Citing a 2021 report from PwC, McLean said that circular economy solutions could deliver $1.9 trillion in economic benefits over 20 years.

Whilst recycling is important, McLean says that Australia should adopt a broad range of strategies.

In particular, this involves avoiding the need for waste by designing out waste across the stages of production, use and end-of-life.

One area of opportunity is ‘dematerialising’. This could include replacing cement with supplementary cementitious materials. Another example could be the replacement of concrete and steel with cross laminated timber.

A second area of opportunity is ‘as a service’ solutions.

These could include items such as lighting, fashion, mobility or facades.

In the Netherlands, for example, Phillips is now providing lighting as a service in the terminal buildings at Amsterdam Airport Schiphol. Under the arrangement, Phillips remains the owner of all fixtures and fittings and the fixtures and fittings will be reused at the end of their life. Schiphol will simply pay for the light which it uses.

Finally, McClean says it is critical to ensure that products and buildings are designed for repair and disassembly at their end-of-life.

(The Circular Economy Ministerial Advisory Group would like to see the National Construction Code amended to require embodied carbon emissions which occur during construction to be minimised in new builds and retrofits.)

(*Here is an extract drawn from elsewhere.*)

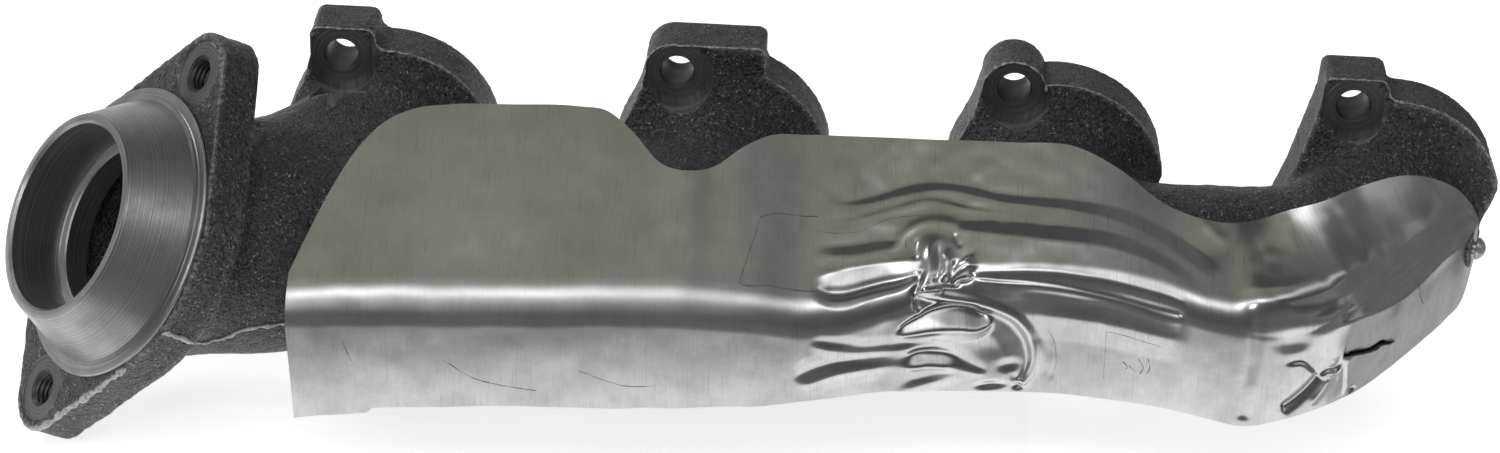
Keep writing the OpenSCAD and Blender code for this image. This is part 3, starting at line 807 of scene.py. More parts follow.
# ---------------------------------------------------------------- shield
def hermite(t, f, x):
    """Smooth interpolation of rows f at knots t, at x."""
    t, f = np.asarray(t, float), np.asarray(f, float)
    s = np.diff(f, axis=0) / np.diff(t)[:, None]
    m = np.vstack([s[:1], (s[:-1] * np.diff(t)[1:, None] + s[1:] * np.diff(t)[:-1, None])
                   / (t[2:] - t[:-2])[:, None], s[-1:]])
    i = np.clip(np.searchsorted(t, x, side="right") - 1, 0, len(t) - 2)
    h = (t[i + 1] - t[i])[:, None]
    u = ((x - t[i])[:, None]) / h
    return ((2 * u ** 3 - 3 * u ** 2 + 1) * f[i] + (u ** 3 - 2 * u ** 2 + u) * h * m[i]
            + (-2 * u ** 3 + 3 * u ** 2) * f[i + 1] + (u ** 3 - u ** 2) * h * m[i + 1])


def sheet_grid(t, front, nb, top):
    """Points of the shield's outer skin and their distance along the section from the foot of the bend."""
    knots = np.concatenate([[0], np.cumsum(np.linalg.norm(np.diff(ROWS[:, :3], axis=0), axis=1))])
    r = hermite(knots, ROWS, t)
    foot, edge, zb, rad = r[:, :3], r[:, 3:6], r[:, 6], r[:, 7]
    flat = edge[:, :2] - foot[:, :2]
    run = np.linalg.norm(flat, axis=1)
    inw = flat / run[:, None]
    rise = edge[:, 2] - foot[:, 2]
    reach = np.hypot(run - rad, rise)
    straight = np.sqrt(np.maximum(0.01, reach ** 2 - rad ** 2))
    slope = np.arctan2(rise, run - rad) - np.arctan2(rad, straight)
    turn = math.pi / 2 - slope
    cols, s = [], []
    for w in front:
        cols.append(np.stack([foot[:, 0], foot[:, 1], zb + (foot[:, 2] - zb) * w], 1))
        s.append(-(foot[:, 2] - zb) * (1 - w))
    for k in range(nb + 1):
        a = turn * k / nb
        d = rad * (1 - np.cos(a))
        cols.append(np.stack([foot[:, 0] + inw[:, 0] * d, foot[:, 1] + inw[:, 1] * d, foot[:, 2] + rad * np.sin(a)], 1))
        s.append(rad * a)
    last, arc_s = cols[-1], s[-1]
    length = np.linalg.norm(edge - last, axis=1)
    for w in top:
        cols.append(last + (edge - last) * w)
        s.append(arc_s + length * w)
    return np.stack(cols, 1), np.stack(s, 1)


def grid_normals(p):
    a = np.gradient(p, axis=0)
    b = np.gradient(p, axis=1)
    n = np.cross(a, b)
    return n / np.maximum(np.linalg.norm(n, axis=2), 1e-9)[..., None]


# Dents and folds in the sheet, in mm: t runs along the foot of the bend, s up the section from the foot.
# Each one is (kind, points (t, s), height, width, end tapers, fade). Heights are outward.
# ridge: a crest or groove along the line; step: the side to the left of the line stands higher;
FOLDS = [
    # shallow ripples that run over the top panel
    ("pleat", [(149, 43.0, 0.5, 0.5), (167, 40.6, 0.6, 0.7), (178, 40.0, 1, 1), (188.6, 37.3, 0.7, 0.8), (204.8, 31.6, 0.8, 0.9),
               (229, 29.6, 1.1, 1.1), (245.7, 27.4, 1.4, 1.3), (258, 23.5, 1.6, 1.5), (270, 17, 1.6, 1.2)],
     [(22, 0), (1.6, -0.75), (-1.6, 0), (-3, 0)], (16, 12)),
    ("pleat", [(191, 24.4, 0.6, 0.6), (200, 22.6, 1.0, 0.9), (213, 20.6, 1.2, 1.2), (237, 19.6, 1.2, 1.2), (250, 17.5, 1, 1), (262, 13, 0.7, 0.7)],
     [(3, 0), (2.0, 0), (-2.0, 0.9), (-17, 0)], (5, 12)),
    ("pleat", [(148, 36.6, 0.6, 0.5), (170, 35.8, 0.7, 0.6), (183, 34.8, 0.8, 0.8), (195, 29.4, 0.6, 0.6), (207, 26.4, 0.4, 0.4)],
     [(4, 0), (0.8, -0.14), (-0.8, 0.14), (-4, 0)], (20, 12)),
    ("pleat", [(147, 27.6, 0.6, 0.5), (158, 26.6, 1, 1), (168, 25, 1, 1), (176, 23, 0.6, 0.8)],
     [(7, 0), (1.8, -0.3), (-1.8, 0.3), (-6, 0)], (9, 4)),
    # left of the pinch: a raised roll over a groove
    ("pleat", [(148, 16.4, 0.4, 0.3), (152, 16.3, 0.8, 0.8), (156.5, 16.0, 1.05, 1), (167, 15.4, 0.95, 1), (178, 13.6, 0.75, 0.8), (183, 12.6, 0.5, 0.5)],
     [(8, 0), (5.4, 0.1), (4.4, 0.26), (0, -0.80), (-1.5, -1.45), (-2.4, -1.45), (-4.6, -0.5), (-7, 0)], (7, 3)),
    # the arch over the pinch, with two short slits
    ("ridge", [(173.5, 21), (175, 25.5), (180, 27.6), (188, 26), (192.5, 23.5), (195, 18)], 0.30, 1.6, (5, 5)),
    ("bump", [(185, 15)], 1.1, (7.5, 10)),
    ("ridge", [(180.5, 24), (179.5, 21), (179.5, 18.5), (180.5, 16)], -0.22, 0.6, (2, 2)),
    ("ridge", [(191, 22), (192, 19), (193.5, 16.5)], -0.25, 0.6, (1.5, 1.5)),
    ("ridge", [(184.5, 22), (184, 18), (184, 14), (184, 11), (183, 8.5), (181.5, 6.5)], 0.55, 1.0, (7, 2)),
    ("ridge", [(186.6, 21), (186.8, 16), (187, 11), (185.5, 7.5)], -0.7, 0.9, (6, 2)),
    ("ridge", [(189, 18), (189.5, 14), (189.5, 11), (188, 7.5)], 0.6, 1.0, (5, 2)),
    ("ridge", [(191.5, 14), (191, 11), (190, 7.5), (189, 5.5)], -0.9, 0.9, (3, 1.5)),
    ("ridge", [(181.5, 13), (181, 9), (180, 7), (180.5, 4), (181, 1.5), (182.5, -0.8)], -1.1, 0.8, (3, 2)),
    ("ridge", [(182, 6.6), (184, 5.9), (186.5, 5.6), (189, 4.6)], 1.0, 0.7, (1, 2)),
    # the hook and the bright flat to its right
    ("ridge", [(191.5, 5.0), (192.3, 7.0), (194.5, 7.6), (198, 7.2)], -1.5, 0.9, (1, 3)),
    ("ridge", [(194, 13.5), (195.5, 11), (196, 8.8)], 1.0, 1.6, (2, 2)),
    # right of the pinch: a pocket pressed into the bend, with a lip all round
    ("pleat", [(197, 8.2, 0.45, 0.45), (204.8, 7.3, 0.6, 0.6), (213, 7.0, 0.75, 0.75), (222, 6.6, 0.85, 0.9), (233.3, 5.7, 1.0, 1.05),
               (246, 5.0, 1.1, 1.2), (254, 4.9, 1.1, 1.2), (258.5, 4.7, 0.9, 1.0)],
     [(6, 0), (3.2, 0.04), (1.9, 0.22), (1.2, 0.12), (-1.5, -0.5), (-2.2, -0.5), (-3.5, 0.28), (-4.4, 0.34), (-6, 0.14), (-8, 0)], (3, 2.2)),
    # below the pocket the sheet bulges before it turns down
    ("pleat", [(207, -1.2, 1, 0.5), (222, -1.8, 1, 1), (245, -2.6, 1, 1), (262, -2.2, 1, 0.7)],
     [(7, 0), (3.4, -0.42), (-2.4, 0.75), (-3.4, 0.8), (-11, 0)], (9, 10)),
    # the large dent under the pinch, and the rolled edge round it
    ("bump", [(205, -14)], -0.9, (12, 9)),
        ("pleat", [(180.5, 6.8, 0.6, 0.6), (184, 4.8, 0.75, 0.7), (187, 3.6, 0.85, 0.8), (193.3, 1.2, 1, 1), (203, -2.4, 1.05, 1.1), (210.8, -7.4, 1.1, 1.25), (214.4, -12.5, 1.1, 1.3),
               (216, -19.4, 1, 1.3), (214.6, -25.4, 0.8, 1), (212, -29, 0.6, 0.6)],
     [(4.5, 0), (2.2, 0.12), (1.0, 0.75), (0.2, 1.0), (-0.7, 0.6), (-1.7, -0.75), (-2.6, -1.1), (-4.4, -0.7), (-8, 0)], (2, 2)),
    ("ridge", [(218.6, -11), (219.6, -18), (219, -26)], -0.16, 0.5, (4, 3)),
    ("ridge", [(221.4, -10), (222.2, -18), (221, -27)], -0.12, 0.5, (4, 3)),
    ("pleat", [(174.5, -4.6, 0.3, 0.3), (179, -5.2, 0.6, 0.6), (187.4, -6.2, 0.95, 1.0), (194, -7.4, 1.0, 1.05), (199, -8.6, 0.85, 1.0), (204.5, -7.6, 0.4, 0.4)],
     [(8, 0), (6.3, -1.2), (5.2, -1.95), (4.7, -1.98), (0.0, 1.95), (-0.7, 2.0), (-2.4, 1.1), (-5.5, 0)], (3, 3)),
    # long folds low on the front
    ("pleat", [(149, -0.4, 0.7, 0.5), (153, -1.6, 0.8, 0.9), (158, -3.2, 1, 1), (165.6, -6.2, 1, 1), (178.4, -9.6, 1, 1.1), (191, -11, 0.8, 0.9)],
     [(4, 0), (2.4, -0.22), (1.1, -0.36), (-1.1, 0.36), (-2.4, 0.24), (-4, 0)], (4, 5)),
    ("pleat", [(145.5, -14.5, 0.7, 0.7), (150, -12, 1.05, 1.0), (157, -9.9, 1.05, 1.05), (170, -11.8, 1, 1.0), (178.6, -14.4, 1, 1.05), (180.6, -15, 1, 2.2), (186, -16.4, 1, 2.22),
               (191, -18.2, 0.95, 2.05), (194.5, -20.2, 0.8, 0.9), (203, -24.4, 0.35, 0.4)],
     [(6, 0), (3.6, -0.22), (2.0, -0.58), (1.4, -0.55), (-1.5, 0.6), (-2.3, 0.58), (-3.6, 0.2), (-6, 0)], (4, 3)),
    ("bump", [(186, -24.4)], 0.85, (8.5, 2.3)),
    ("bump", [(204, -28)], -0.8, (4.2, 1.1)),
    ("bump", [(212, -28.6)], -1.0, (1.6, 1.0)),
    ("bump", [(209, -22)], -0.6, (3.0, 1.8)),
    # creases and dents right of the middle
    ("ridge", [(277, 12), (277.6, 6), (278, 0), (278, -9), (277, -17.5), (277.6, -27)], -0.42, 1.3, (8, 2)),
    ("ridge", [(281, 8), (281.4, 0), (281, -10), (280, -20)], 0.22, 1.6, (6, 6)),
    ("ridge", [(262, 36), (266, 32), (272, 28)], 0.30, 1.8, (4, 5)),
    ("ridge", [(281, 33), (282, 24), (280, 14)], -0.25, 2.0, (6, 6)),
    ("pleat", [(271, 14, 1, 0.1), (278, 14.6, 1, 0.6), (286, 15.6, 1, 1.0), (298, 16.6, 1, 1.0), (308, 17, 0.9, 0.7), (320, 17, 0.8, 0.3)],
     [(27, -0.7), (0, 4.0), (-4, 3.4), (-9, 1.2), (-13, 0)], (8, 10)),
    ("ridge", [(275, 9.5), (286, 12.4), (296, 14.4), (308, 15.8), (318, 15.8), (328, 15)], 0.95, 2.8, (7, 7)),
    ("bump", [(291, 0.5)], -0.9, (5.5, 3.2)),
    ("bump", [(309, 6)], 0.6, (6, 3.5)),
    ("bump", [(355, 11)], 1.6, (11, 9)),
    ("bump", [(357, 9)], -0.35, (2.4, 2)),
    ("bump", [(331, -7)], 0.35, (4.5, 4.5)),
    ("bump", [(313, -22)], -0.8, (1.6, 1.4)),
    # the skirt line, the torn pleat and its groove
    ("pleat", [(300, 2.6, 0.6, 0.5), (309, 1.6, 0.8, 0.8), (320, 0.2, 1, 1), (336, -0.9, 1, 1), (346, -0.3, 1, 1), (355, 1, 0.9, 1), (368, 0.6, 0.8, 0.9), (378, 2, 0.6, 0.7), (382, 2.4, 0.5, 0.6)],
     [(18, 0), (14, -0.45), (10, -1.25), (7, -1.6), (4.5, -1.45), (2.5, -1.0), (1, -0.42), (0, 0.06), (-1.2, 0.05), (-4, 0)], (10, 2)),
    ("step", [(307.5, -8), (306.5, -12.6), (302, -11.8), (300, -12.6), (297.5, -10.2), (294, -6.8), (288, -6.6)], 1.1, 0.5, (4, 4), 5.0),
    ("ridge", [(300, -12), (297, -15.5), (293, -19), (288.5, -21.8)], -1.5, 1.3, (1, 2)),
    ("ridge", [(303.6, -14), (301, -18), (297, -22)], 0.5, 1.0, (2, 3)),
    ("step", [(310.5, -23.5), (309.5, -17), (308.2, -9.5)], -0.8, 0.4, (3, 2), 4.0),
    ("step", [(307.5, -8.6), (314, -10.2), (319, -11.8), (324, -12), (333, -15)], -1.3, 0.5, (1.5, 4), 4.0),
]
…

Asked about prospects for uptake of circular economy approaches, Thwaites says he remains optimistic.

He points to the level of ‘buy-in’ which the Advisory Group has had with key Government ministers.

This includes face to face meetings not only with Plibersek (who established the Group) but also Treasurer Jim Chalmers along with the Ministers for Climate Change (Chris Bowen), Science (Ed Husic)  and Trade (Don Farrell).

“I’m always optimistic,” Thwaites said.

“But I don’t think there is an alternative. The alternative is giving up.

“I think that if we are optimistic and we are implementing this, we are going to get better outcomes than if we are negative.”